** begin Data extract **
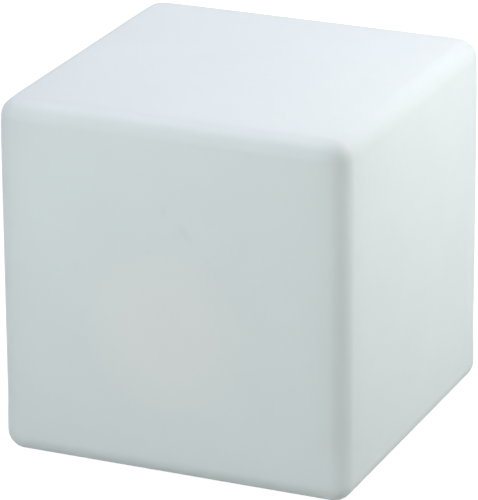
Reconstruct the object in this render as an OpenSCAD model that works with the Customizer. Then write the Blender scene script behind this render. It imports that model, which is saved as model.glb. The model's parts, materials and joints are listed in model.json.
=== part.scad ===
// Cube light: a hollow moulded cube with a rechargeable LED module in its base.
// Sizes are millimetres. The origin is on the floor, under the middle of the cube, and +Z is up.
// The module hangs in a round recess: its cup passes up through a hole in the recess ceiling,
// and its flange is screwed to that ceiling from below.

/* [Cube] */
// Width of the cube over its flat sides
cube_w = 400; // [300:10:600]
// Radius of the rounded edges and corners
edge_r = 22; // [16:1:32]
// Wall of the moulded shell
wall = 3.5; // [2.5:0.5:5]

/* [Feet] */
// Diameter of a rubber foot
foot_d = 24; // [16:1:36]
// How far the feet hold the shell off the floor
foot_h = 2.5; // [1.5:0.5:5]
// Depth of the seat that a foot is set into
foot_sink = 1.2; // [0.6:0.2:1.8]
// Side of the cube to the middle of a foot
foot_inset = 50; // [45:1:80]

/* [Base recess] */
// Height of the recess in the base
recess_h = 25; // [24:1:40]
// Radius between the recess ceiling and its side
ceiling_fillet_r = 8; // [5:1:10]
// Radius of the rounded mouth
mouth_fillet_r = 10; // [8:1:13]
// Slope of the recess side, in degrees
recess_draft = 8; // [2:1:15]
// Flat ceiling beyond the flange
seat_margin = 6; // [3:1:12]

/* [Module fixing] */
// Number of screws that hold the module
flange_screw_count = 6; // [4:1:8]
// Diameter of the moulded boss over each insert
boss_d = 15; // [13:0.5:17]
// Diameter of a brass insert
insert_d = 8; // [7:0.5:9]
// Length of a brass insert
insert_len = 10; // [8:0.5:14]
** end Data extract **
Task to complete:
Word for word, restate all of the data shown above.

Output of the exercise:
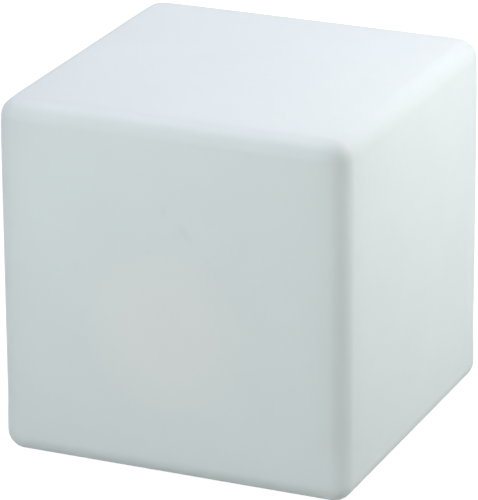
Reconstruct the object in this render as an OpenSCAD model that works with the Customizer. Then write the Blender scene script behind this render. It imports that model, which is saved as model.glb. The model's parts, materials and joints are listed in model.json.
=== part.scad ===
// Cube light: a hollow moulded cube with a rechargeable LED module in its base.
// Sizes are millimetres. The origin is on the floor, under the middle of the cube, and +Z is up.
// The module hangs in a round recess: its cup passes up through a hole in the recess ceiling,
// and its flange is screwed to that ceiling from below.

/* [Cube] */
// Width of the cube over its flat sides
cube_w = 400; // [300:10:600]
// Radius of the rounded edges and corners
edge_r = 22; // [16:1:32]
// Wall of the moulded shell
wall = 3.5; // [2.5:0.5:5]

/* [Feet] */
// Diameter of a rubber foot
foot_d = 24; // [16:1:36]
// How far the feet hold the shell off the floor
foot_h = 2.5; // [1.5:0.5:5]
// Depth of the seat that a foot is set into
foot_sink = 1.2; // [0.6:0.2:1.8]
// Side of the cube to the middle of a foot
foot_inset = 50; // [45:1:80]

/* [Base recess] */
// Height of the recess in the base
recess_h = 25; // [24:1:40]
// Radius between the recess ceiling and its side
ceiling_fillet_r = 8; // [5:1:10]
// Radius of the rounded mouth
mouth_fillet_r = 10; // [8:1:13]
// Slope of the recess side, in degrees
recess_draft = 8; // [2:1:15]
// Flat ceiling beyond the flange
seat_margin = 6; // [3:1:12]

/* [Module fixing] */
// Number of screws that hold the module
flange_screw_count = 6; // [4:1:8]
// Diameter of the moulded boss over each insert
boss_d = 15; // [13:0.5:17]
// Diameter of a brass insert
insert_d = 8; // [7:0.5:9]
// Length of a brass insert
insert_len = 10; // [8:0.5:14]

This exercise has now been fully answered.